かつての(太平洋)戦争で原子爆弾が落ちたところは、広島と長崎であった。当時の科学者たちはみな広島、長崎は今後十年間はペンペン草も生えないといった。たしかに広島市民、長崎市民は非常な死傷者を出し、史上空前の悲惨な出来ごとであったけれども、生き残った市民たちは、いま一度わが広島を建設しよう、長崎を復興しようという心意気をもって立ち上がった。ところが今日ではどうであろう。ペンペン草が生えるどころか、戦後、広島や長崎は大いに発展している。このことは何を意味するか。ペンペン草も生えないほどの大きな傷を受けても、再建しようという強固な意志があれば、立派になしとげられるものだということである。

物の見方 考え方』(1963)

解説

 この言葉は、幸之助の初期の著作で、その語り口調の文章に味わいがある『物の見方 考え方』からのものです。日本人全員が永遠に忘れてはならない歴史について、当時の広島・長崎市民の「強固な意志」を讃えつつ、「困難は大きいほど発展も大きい」「困難をチャンスにするのが人間のほんとうの姿」だということを、あわせて訴えています。

 困難に直面したときに、まず、どのような「意志」がいま必要なのかを自問自答し、しっかりと心に持つ。そしてその前向きな「意志」を原動力として、力強く行動していく。広島・長崎を復興した多くの日本人と同様の、こうした幸之助の流儀が、幸之助の成功の道を切りひらいていったのは言うまでもないことです。

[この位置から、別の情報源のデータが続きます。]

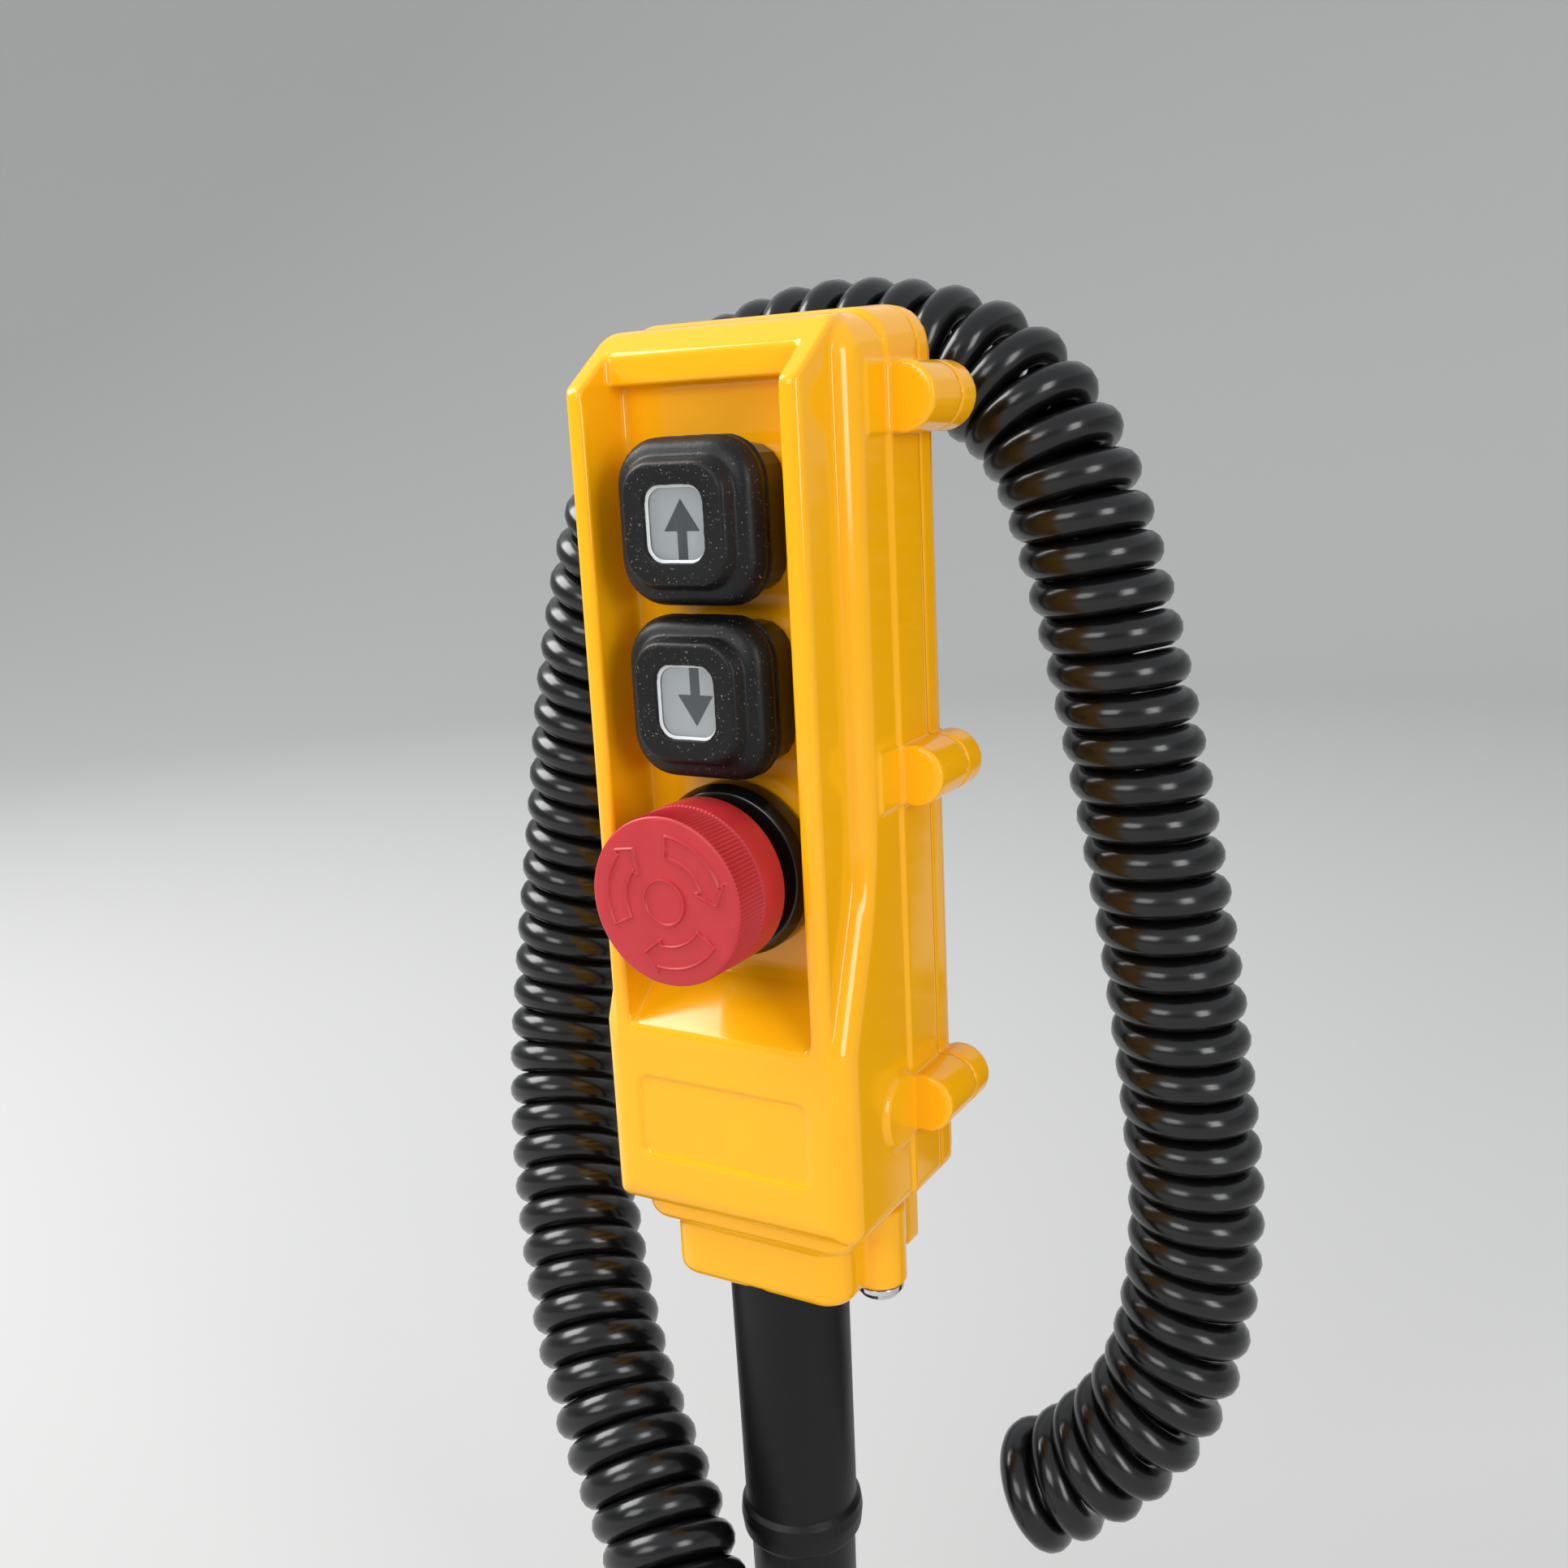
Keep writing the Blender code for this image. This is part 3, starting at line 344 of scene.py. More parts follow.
def clearLens():
    # acrylic, moulded: clear and polished
    return newMaterial("molded_clear_lens", "#F7F9FA", 0.04, IOR=1.49, Transmission_Weight=1.0)[0]


materials = {
    "abs": moldedAbs(),
    "hood": moldedRubber("molded_hood_rubber", "#0D0D0F", 0.42),
    "sleeve": moldedRubber("molded_sleeve_rubber", "#0A0A0B", 0.42, specks=False),
    "jacket": extrudedCordJacket(),
    "red": moldedRed(),
    "black": moldedGloss("molded_black_polyamide", "#0E0E10", 0.2),
    "block": moldedGloss("molded_grey_block", "#3A3B3D", 0.45),
    "steel": platedMetal("zinc_plated_steel", "#C4C6C8", 0.28),
    "chrome": platedMetal("chrome_plated_steel", "#D9DBDD", 0.08),
    "brass": platedMetal("turned_brass", "#D2A85A", 0.25),
    "plate": anodizedPlate(),
    "ink": moldedGloss("printed_grey_ink", "#505356", 0.5),  # screen print, as dull as a worn plastic
    "lens": clearLens(),
    # pale grey moulded plastic for the window's bevel ring: its pale colour is a painted highlight on the
    # bevelled edge
    "bevel_painted_highlight": moldedGloss("molded_pale_edge_painted_highlight", "#D6D9DB", 0.35),
    # PVC insulation, extruded: satin, in the usual wiring colours
    "wireBlack": moldedGloss("extruded_black_wire", "#121214", 0.35),
    "wireBlue": moldedGloss("extruded_blue_wire", "#1F4FA8", 0.35),
    "wireBrown": moldedGloss("extruded_brown_wire", "#5A3216", 0.35),
}
print("materials made:", len(materials))


# the cord: straight lead, wound helix, straight tail, as one tube

cordSet = {
    "radius": 3.8,  # of the cable, mm
    "helix": 10.35,  # from the coil's middle to the cable's middle
    # (place along the coil, distance between turns), mm: it hangs tightest on the left and opens at its end
    "pitches": (
        (0.0, 7.35), (90.0, 7.4), (150.0, 7.75), (250.0, 7.65), (430.0, 7.8), (590.0, 7.9), (635.0, 8.6),
    ),
    "leaves": (0.577, 0.0, -0.82),  # the side of its last turn that the cable leaves from
    "swingIn": 1.1,  # turns over which the winding grows to its full radius
    "perTurn": 40,  # points along each turn
    "around": 14,  # points round the cable
    "spacing": 1.6,  # between points on the straight ends, mm
    "coilSpacing": 0.5,  # between points on the coil's middle line, mm
    "blend": (12, 8),  # points each side of the lead's joint that are smoothed, and passes
    "bow": 1.6,  # how far the last turn bows out on its way to the tail
    "lead": (
        (0.0, -26.0, -189.3), (0.0, -26.0, -193.0), (0.5, -26.0, -203.0), (6.0, -31.0, -221.0),
        (14.0, -46.0, -228.0), (13.0, -60.0, -214.0), (3.0, -62.0, -197.0), (-9.5, -54.5, -181.0),
    ),
    "coil": (
        (-9.7, -54.3, -180.7), (-22.0, -46.0, -164.0), (-44.0, -33.0, -140.0), (-63.0, -16.0, -113.0),
        (-76.0, 0.0, -86.0), (-79.0, 9.0, -60.0), (-76.0, 14.0, -26.0), (-69.0, 16.0, 15.0),
        (-57.0, 17.0, 51.0), (-38.0, 18.0, 71.0), (-14.0, 19.0, 80.0), (9.0, 20.0, 80.3),
        (28.0, 22.0, 74.5), (42.0, 22.0, 60.0), (50.0, 23.0, 36.0), (57.0, 25.0, 2.0), (64.2, 26.0, -41.0),
        (69.0, 26.0, -79.0), (70.8, 25.0, -105.0), (68.4, 20.5, -131.0), (62.3, 16.5, -146.8),
        (50.6, 14.0, -161.0), (42.0, 12.3, -167.2), (38.0, 11.5, -170.0),
    ),
    "tail": (
        (44.0, 19.0, -178.8), (44.9, 30.0, -177.0), (47.2, 40.5, -172.0), (50.8, 49.0, -163.0),
        (54.8, 53.6, -150.0), (57.2, 55.0, -137.0), (58.0, 55.0, -124.0), (58.0, 55.0, -113.0),
    ),
}


def hermite(a, b, leaving, arriving, t):
    # the cubic piece from a to b with these tangents at its ends, at shares t of the way
    line = a * (2 * t**3 - 3 * t**2 + 1) + leaving * (t**3 - 2 * t**2 + t)
    return line + b * (3 * t**2 - 2 * t**3) + arriving * (t**3 - t**2)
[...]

 ちなみに本書のまえがきでは、こう書き記しています――「秀麗な富士の山も、見る人によって、さまざまの姿を映し出す。これをよしと見る人もあれば、悪しと見る人もあろう。見ている分ではそれでいいかもしれない。しかし日々の暮しのなかにあっては、物の受けとり方如何によって吉凶禍福、さまざまの具体的な結果が刻々に招来されてくるのである。物の見方・考え方が一番大事な所以である」。周りに起こった事象を「どう見るか」「どう受けとるか」によって、その人の人生は変わるのだ、ということを言いたかったのでしょう。

 翻って2011年3月11日、東日本大震災というまさに未曽有の大惨事を私たち日本人が体験してから、はや1年が経とうとしています。完全なる復興にはまだまだ程遠く、長い道程を歩む覚悟が必要な状況です。低迷・停滞を続ける日本経済のなかで、被災された方々の「復興」を支援していく側の一人ひとりに、いま一度、みずからの「意志」を問い直し、見つめ直すことが求められているのではないでしょうか。

学び

事あるたびに、後ろ向きに考える自分を捨て去る。

事あるたびに、前向きに考える自分を創る。